BEGIN

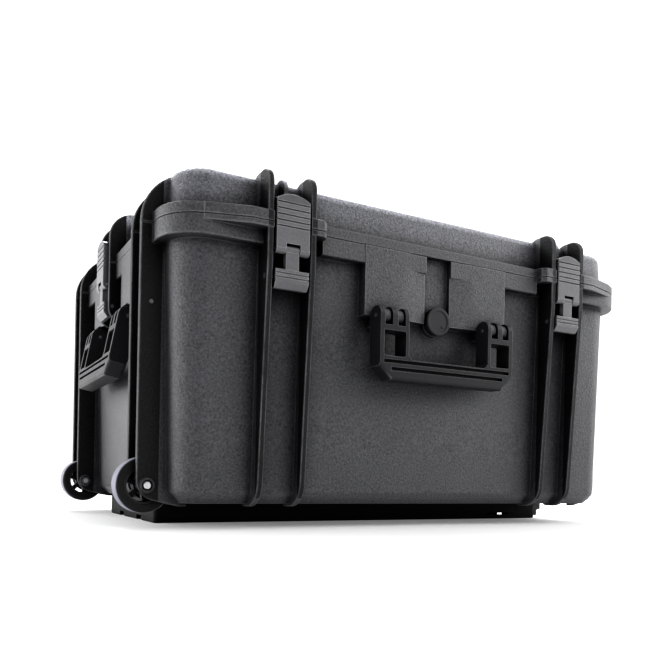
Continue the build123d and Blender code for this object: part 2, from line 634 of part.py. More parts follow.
with BuildPart() as axle_nuts:
    with BuildSketch(Plane.XZ.offset(RIB_Y[0] - RIB_T / 2 - 2)):
        with Locations((WHEEL_X, WHEEL_Z)):
            RegularPolygon(5.4, 6)
            Circle(AXLE_R, mode=Mode.SUBTRACT)
    extrude(amount=-5)
    with BuildSketch(Plane.XZ.offset(-(RIB_Y[0] - RIB_T / 2 - 2))):
        with Locations((WHEEL_X, WHEEL_Z)):
            RegularPolygon(5.4, 6)
            Circle(AXLE_R, mode=Mode.SUBTRACT)
    extrude(amount=5)
axle_nuts.part.label = "axle_nuts"

# -------------------------------------------------------------------- valve
with BuildPart() as valve_body:
    with Locations((0, -240.4, VALVE_Z)):
        Cylinder(15, 1.8, rotation=(90, 0, 0))
    with Locations((0, -231, VALVE_Z)):
        Cylinder(9, 17, rotation=(90, 0, 0))
    with Locations((0, -243.5, VALVE_Z)):
        Cylinder(4, 5, rotation=(90, 0, 0))
    with Locations((0, -225, VALVE_Z)):
        Cylinder(3, 10, rotation=(90, 0, 0), mode=Mode.SUBTRACT)
valve_body.part.label = "valve_body"

with BuildPart() as valve_nut:
    with BuildSketch(Plane.XZ.offset(222.8)):
        with Locations((0, VALVE_Z)):
            RegularPolygon(14, 6)
            Circle(9, mode=Mode.SUBTRACT)
    extrude(amount=5)
valve_nut.part.label = "valve_nut"

with BuildPart() as valve_knob:
    with BuildSketch(Plane.XZ.offset(241.8)):
        with Locations((0, VALVE_Z)):
            Circle(16.7)
    extrude(amount=6.5)
    fillet(valve_knob.edges().filter_by(GeomType.CIRCLE).sort_by(Axis.Y)[0], 1.2)
    # finger scallops round the edge
    with BuildSketch(Plane.XZ.offset(241)):
        with Locations((0, VALVE_Z)):
            with PolarLocations(17.3, 28):
                Circle(1.3)
    extrude(amount=6, mode=Mode.SUBTRACT)
    # shallow dished face with a small arrow
    with BuildSketch(Plane.XZ.offset(247.6)):
        with Locations((0, VALVE_Z)):
            Circle(12.8)
    extrude(amount=2, mode=Mode.SUBTRACT)
    with BuildSketch(Plane.XZ.offset(247.1)):
        with Locations((4, VALVE_Z - 7)):
            RegularPolygon(2.6, 3)
    extrude(amount=2, mode=Mode.SUBTRACT)
    with Locations((0, -242, VALVE_Z)):
        Cylinder(4 + RUN, 8.4, rotation=(90, 0, 0), mode=Mode.SUBTRACT)
valve_knob.part.label = "valve_knob"

# ----------------------------------------------------- under-base pull handle
SCREWS = [(x, s * 101) for x in (-280, -10, 250) for s in (-1, 1)]
with BuildPart() as trolley_housing:
    with BuildSketch(Plane.XY):
        RectangleRounded(BOX_L, BOX_W, 6)
    extrude(amount=Z_BASE)
    chamfer(trolley_housing.faces().sort_by(Axis.Z)[0].edges(), 1.2)
    with BuildSketch(Plane.XY.offset(3)):
        RectangleRounded(BOX_L - 6, BOX_W - 6, 3)
    extrude(amount=30, mode=Mode.SUBTRACT)
    # screw columns
    with Locations(*[(x, y, 15) for x, y in SCREWS]):
        Cylinder(7.5, 24)
    # lengthwise stiffening webs that also guide the tubes
    with Locations(*[(-20, s * 62.5, 14.9) for s in (-1, 1)]):
        Box(540, 3, 24.2)
    # finger recess at the grip end
    with Locations((BOX_L / 2 - 10, 0, 13)):
        Box(44, 122, 40, mode=Mode.SUBTRACT)
    with Locations((BOX_L / 2 - 33.5, 0, 15)):
        Box(3, 128, 24)
    # tube ways through the end wall
    with Locations(*[(BOX_L / 2, s * TUBE_Y, TUBE_Z) for s in (-1, 1)]):
        Cylinder(TUBE_R + 0.6, 20, rotation=(0, 90, 0), mode=Mode.SUBTRACT)
    # drain notches in the end wall, light slots in the side walls
    with Locations(*[(-BOX_L / 2, s * 44, 2.5) for s in (-1, 1)]):
        Box(14, 22, 7, mode=Mode.SUBTRACT)
    with Locations((221, 0, 7.6)):
        Box(42, BOX_W + 10, 3.4, mode=Mode.SUBTRACT)
    with Locations(*[(x, y, 0) for x, y in SCREWS]):
        Cylinder(5.2, 7.6, mode=Mode.SUBTRACT)
        Cylinder(2.5, 60, mode=Mode.SUBTRACT)
trolley_housing.part.label = "trolley_housing"

with BuildPart() as housing_screws:
    with Locations(*[(x, y, 2.3) for x, y in SCREWS]):
        Cylinder(4.8, 3.0)
    with Locations(*[(x, y, 16.9) for x, y in SCREWS]):
        Cylinder(2.5, 26.2)
    with Locations(*[(x, y, 1.2) for x, y in SCREWS]):
        Box(5.5, 1.2, 1.6, mode=Mode.SUBTRACT)
        Box(1.2, 5.5, 1.6, mode=Mode.SUBTRACT)
housing_screws.part.label = "housing_screws"

with BuildPart() as tube_guides:
    with Locations(*[(282, s * TUBE_Y, 14.9) for s in (-1, 1)]):
        Box(20, 22, 23.6)
    with Locations(*[(282, s * TUBE_Y, TUBE_Z) for s in (-1, 1)]):
        Cylinder(TUBE_R + RUN, 60, rotation=(0, 90, 0), mode=Mode.SUBTRACT)
tube_guides.part.label = "tube_guides"

with BuildPart() as trolley_tubes:
    with Locations(*[((TUBE_X0 + TUBE_X1) / 2, s * TUBE_Y, TUBE_Z) for s in (-1, 1)]):
        Cylinder(TUBE_R, TUBE_X1 - TUBE_X0, rotation=(0, 90, 0))
        Cylinder(TUBE_R - 1.2, 500, rotation=(0, 90, 0), mode=Mode.SUBTRACT)
trolley_tubes.part.label = "trolley_tubes"

with BuildPart() as tube_end_stops:
    with Locations(*[(TUBE_X0 - 4, s * TUBE_Y, TUBE_Z + 0.8) for s in (-1, 1)]):
        Box(8, 15.6, 20)
    with Locations(*[(TUBE_X0 + 6, s * TUBE_Y, TUBE_Z) for s in (-1, 1)]):
        Cylinder(TUBE_R - 1.2, 12, rotation=(0, 90, 0))
tube_end_stops.part.label = "tube_end_stops"

with BuildPart() as trolley_grip:
    with BuildSketch(Plane.XZ) as s:
        with BuildLine():
            Polyline((299.2, 4), (306.5, 4), (306.5, 12), (314, 13.5), (314, 24.2),
                     (299.2, 24.2), close=True)
        make_face()
        fillet(s.vertices(), 1.5)
    extrude(amount=106, both=True)
    fillet(trolley_grip.faces().filter_by(Axis.Y).edges(), 1.0)
    with Locations(*[(300, s * TUBE_Y, TUBE_Z) for s in (-1, 1)]):
        Cylinder(TUBE_R, 14, rotation=(0, 90, 0), mode=Mode.SUBTRACT)
    # pocket of the release button
    with Locations((311, 0, 19)):
        Box(10, 30, 6.4, mode=Mode.SUBTRACT)
trolley_grip.part.label = "trolley_grip"

with BuildPart() as trolley_button:
    with Locations((311.6, 0, 19)):
        Box(5.2, 29.2, 5.6)
    fillet(trolley_button.faces().sort_by(Axis.X)[-1].edges(), 0.8)
trolley_button.part.label = "trolley_button"

# ------------------------------------------------------------------- export
PIECES = [base_shell, lid_shell, seal_ring, foam_bottom_pad, foam_insert, foam_lid,
          front_handle, left_handle, right_handle, handle_pins, latch_pins,
          hinge_pins, corner_pins, axle_bolts, axle_nuts, valve_body, valve_nut,
          valve_knob, trolley_housing, housing_screws, tube_guides, trolley_tubes,
          tube_end_stops, trolley_grip, trolley_button] + latch_parts + wheel_parts
for piece in PIECES:
    export_step(piece.part, "parts/" + piece.part.label + ".step")
    print(piece.part.label, len(piece.part.solids()), round(piece.part.volume / 1000, 1))
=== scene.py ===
import json
import math

import bmesh
import bpy
import numpy as np
from mathutils import Matrix, Vector


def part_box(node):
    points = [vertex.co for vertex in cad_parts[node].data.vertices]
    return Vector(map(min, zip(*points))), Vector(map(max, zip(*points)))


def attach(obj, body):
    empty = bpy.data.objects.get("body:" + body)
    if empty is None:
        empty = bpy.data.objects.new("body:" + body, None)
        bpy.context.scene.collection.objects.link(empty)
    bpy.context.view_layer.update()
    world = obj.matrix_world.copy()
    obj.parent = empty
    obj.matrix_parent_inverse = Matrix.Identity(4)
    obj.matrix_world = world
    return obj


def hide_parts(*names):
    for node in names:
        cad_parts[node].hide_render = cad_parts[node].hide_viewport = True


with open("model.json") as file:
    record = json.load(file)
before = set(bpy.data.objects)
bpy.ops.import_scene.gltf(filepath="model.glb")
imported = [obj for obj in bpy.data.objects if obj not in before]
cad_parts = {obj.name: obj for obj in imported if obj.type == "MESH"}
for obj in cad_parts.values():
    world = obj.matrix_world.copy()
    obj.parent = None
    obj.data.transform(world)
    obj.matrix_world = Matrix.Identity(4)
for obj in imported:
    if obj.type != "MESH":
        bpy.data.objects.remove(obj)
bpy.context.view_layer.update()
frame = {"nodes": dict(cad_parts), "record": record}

scene = bpy.context.scene
nodes = frame["nodes"]
COLL = scene.collection


# ------------------------------------------------------------------ materials
class Tree:
    """Small helper that adds and links shader nodes."""

    def __init__(self, name):
        self.mat = bpy.data.materials.new(name)
        self.mat.use_nodes = True
        self.t = self.mat.node_tree
        self.t.nodes.clear()
        self.out = self.t.nodes.new("ShaderNodeOutputMaterial")
        self.bsdf = self.t.nodes.new("ShaderNodeBsdfPrincipled")
        self.t.links.new(self.bsdf.outputs[0], self.out.inputs[0])
        place = self.t.nodes.new("ShaderNodeTexCoord")
        self.coord = place.outputs["Object"]
        self.facing = place.outputs["Normal"]     # in the object's own frame

    def new(self, kind, **values):
        n = self.t.nodes.new(kind)
        for k, v in values.items():
            if hasattr(n, k):
                setattr(n, k, v)
            else:
                n.inputs[k].default_value = v
        return n

    def link(self, a, b):
        self.t.links.new(a, b)

    def noise(self, scale, detail=2.0, rough=0.5, distortion=0.0, vector=None):
        n = self.t.nodes.new("ShaderNodeTexNoise")
        n.inputs["Scale"].default_value = scale
        n.inputs["Detail"].default_value = detail
        n.inputs["Roughness"].default_value = rough
        n.inputs["Distortion"].default_value = distortion
        self.link(vector or self.coord, n.inputs["Vector"])
        return n.outputs["Fac"]

    def ramp(self, fac, *stops):
        n = self.t.nodes.new("ShaderNodeValToRGB")
        r = n.color_ramp
        while len(r.elements) < len(stops):
            r.elements.new(0.5)
        for e, (p, c) in zip(r.elements, stops):
            e.position = p
            e.color = (c, c, c, 1) if isinstance(c, (int, float)) else (*c, 1)
        self.link(fac, n.inputs["Fac"])
        return n.outputs["Color"]

    def maths(self, op, a, b=None, c=None, clamp=False):
        n = self.t.nodes.new("ShaderNodeMath")
        n.operation = op
        n.use_clamp = clamp
        for i, v in enumerate((a, b, c)):
            if v is None:
                continue
            if isinstance(v, (int, float)):
                n.inputs[i].default_value = v
            else:
                self.link(v, n.inputs[i])
        return n.outputs[0]

    def mix(self, fac, a, b, blend="MIX"):
        n = self.t.nodes.new("ShaderNodeMix")
        n.data_type = "RGBA"
        n.blend_type = blend
        for sock, v in ((n.inputs[0], fac), (n.inputs[6], a), (n.inputs[7], b)):
            if isinstance(v, (int, float)):
                sock.default_value = v
            elif isinstance(v, tuple):
                sock.default_value = (*v, 1)
            else:
                self.link(v, sock)
        return n.outputs[2]

    def bump(self, height, distance, strength=1.0, normal=None):
        n = self.t.nodes.new("ShaderNodeBump")
        n.inputs["Distance"].default_value = distance
        n.inputs["Strength"].default_value = strength
        self.link(height, n.inputs["Height"])
        if normal is not None:
            self.link(normal, n.inputs["Normal"])
        return n.outputs["Normal"]

    def bevel(self, radius, samples=4):
        n = self.t.nodes.new("ShaderNodeBevel")
        n.samples = samples
        n.inputs["Radius"].default_value = radius
        return n.outputs["Normal"]

    def edges(self, rounded, lo=0.012, hi=0.09):
        """Mask that is white along edges, from how far the rounded normal turns off the face."""
        g = self.t.nodes.new("ShaderNodeNewGeometry")
        d = self.t.nodes.new("ShaderNodeVectorMath")
        d.operation = "DOT_PRODUCT"
        self.link(rounded, d.inputs[0])
        self.link(g.outputs["True Normal"], d.inputs[1])
        turn = self.maths("SUBTRACT", 1.0, d.outputs["Value"])
        return self.ramp(turn, (lo, 0.0), (hi, 1.0))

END

__INSTRUCTIONS TO FOLLOW__.
Search the data above for lines holding "context" and copy each of them.

__CORRECT ANSWER__.
        bpy.context.scene.collection.objects.link(empty)
    bpy.context.view_layer.update()
bpy.context.view_layer.update()
scene = bpy.context.scene